The metric can also help to understand and compare the acquisition cost across different market segments, geographies, and products and services. So, apart from profitability, it helps us to understand the efficiency of different sales channels and invest in the more profitable ones.

5. Return on Marketing Investment (ROI)

The ROI metric is a tool to figure out whether your marketing performance and efforts are paying off. This lets you know (and your CEO) whether your marketing budget is being spent wisely.

It makes sense to use this metric also on the level of individual campaigns. It tells whether a marketing strategy or tactics work- if the campaign does not pay off or has a relatively low ROI, you can drop it or tune it to perform better.

6. Time to Revenue

Time to revenue measures the time between the customer's first touchpoint with your brand and the moment it starts generating revenue.

It is quite an interesting and vital metric that can help you budget, book, and forecast accordingly. One of the key goals of marketing is to shorten this as much as possible, especially when considering digital and moving to self-services.

On the other hand, it can be pretty tricky to measure it as it is challenging to know when in reality, it was the first time your prospect touched your brand.

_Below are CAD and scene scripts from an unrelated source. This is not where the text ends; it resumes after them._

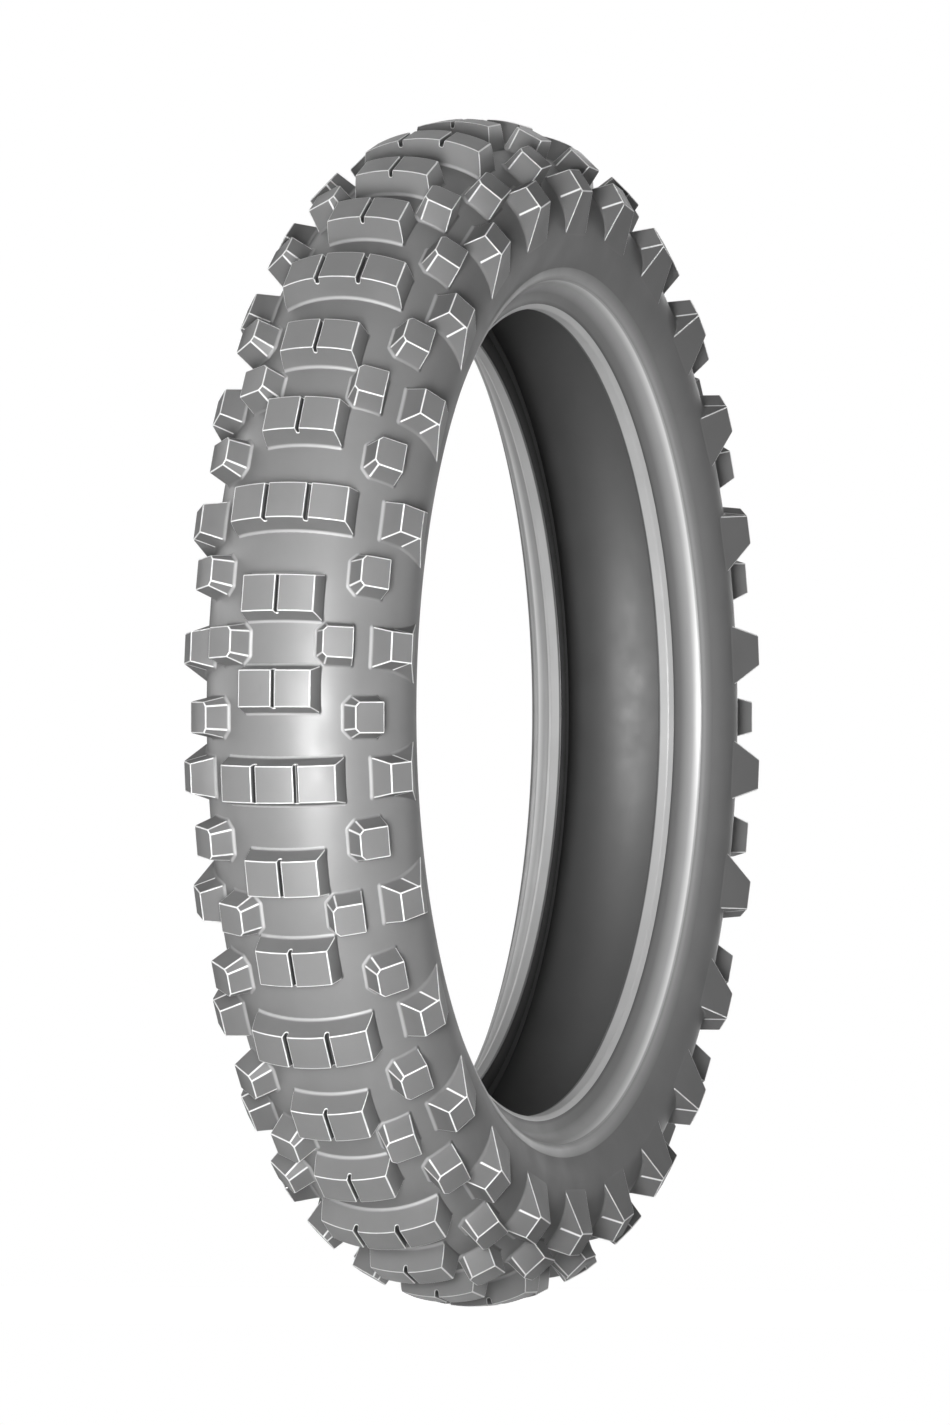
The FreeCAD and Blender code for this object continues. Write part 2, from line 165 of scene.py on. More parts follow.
def rounded_loop(corners, reach, steps=3, runs=2):
    """A closed outline through matching corners: each turned in steps, each side cut in runs."""
    before, after = np.roll(corners, 1, axis=0), np.roll(corners, -1, axis=0)
    turns = [turn_points(*three, reach, 0.45, steps) for three in zip(before, corners, after)]
    out = []
    for this, following in zip(turns, turns[1:] + turns[:1]):
        start, end = this[-1], following[0]
        out += this + [start + (end - start) * k / runs for k in range(1, runs)]
    return np.array(out)


def inset(corners, depth):
    """A flat outline with every side moved in."""
    normal = unit(sum(np.cross(corners[i - 1], corners[i]) for i in range(len(corners))))
    sides = unit(np.roll(corners, -1, axis=0) - corners)
    inward = np.cross(normal, sides)
    before = np.roll(inward, 1, axis=0)
    return corners + depth * (inward + before) / (1 + np.sum(inward * before, 1, keepdims=True))


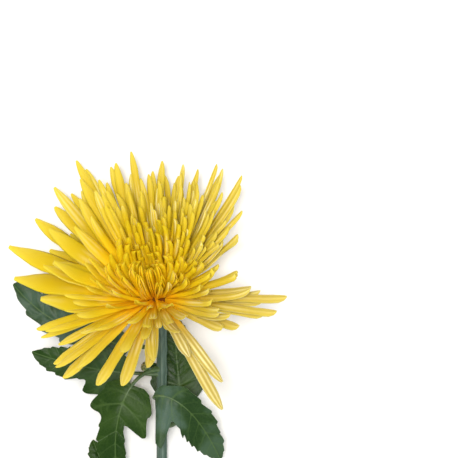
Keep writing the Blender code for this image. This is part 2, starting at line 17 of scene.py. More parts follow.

Marketing departments can use several tactics to improve time to revenue, including:

  • Developing effective strategies for lead generation

  • Creating campaigns that target specific audiences

  • Using data analytics to identify potential leads and opportunities

  • Implementing effective tools to manage the sales pipeline


To achieve success, tech CEOs and marketing CMOs must jointly define the list of key performance indicators (KPIs) that tie into their company's overall strategy.

These KPIs should be linked to specific business objectives to be measured and tracked across the organization. They should also be shared across functions to align the executive leadership and ensure a common route to the common goals.

Finally, marketing leaders must delve down to understand how tactical levers and operational actions affect higher-order strategies and objectives to drive performance towards business objectives.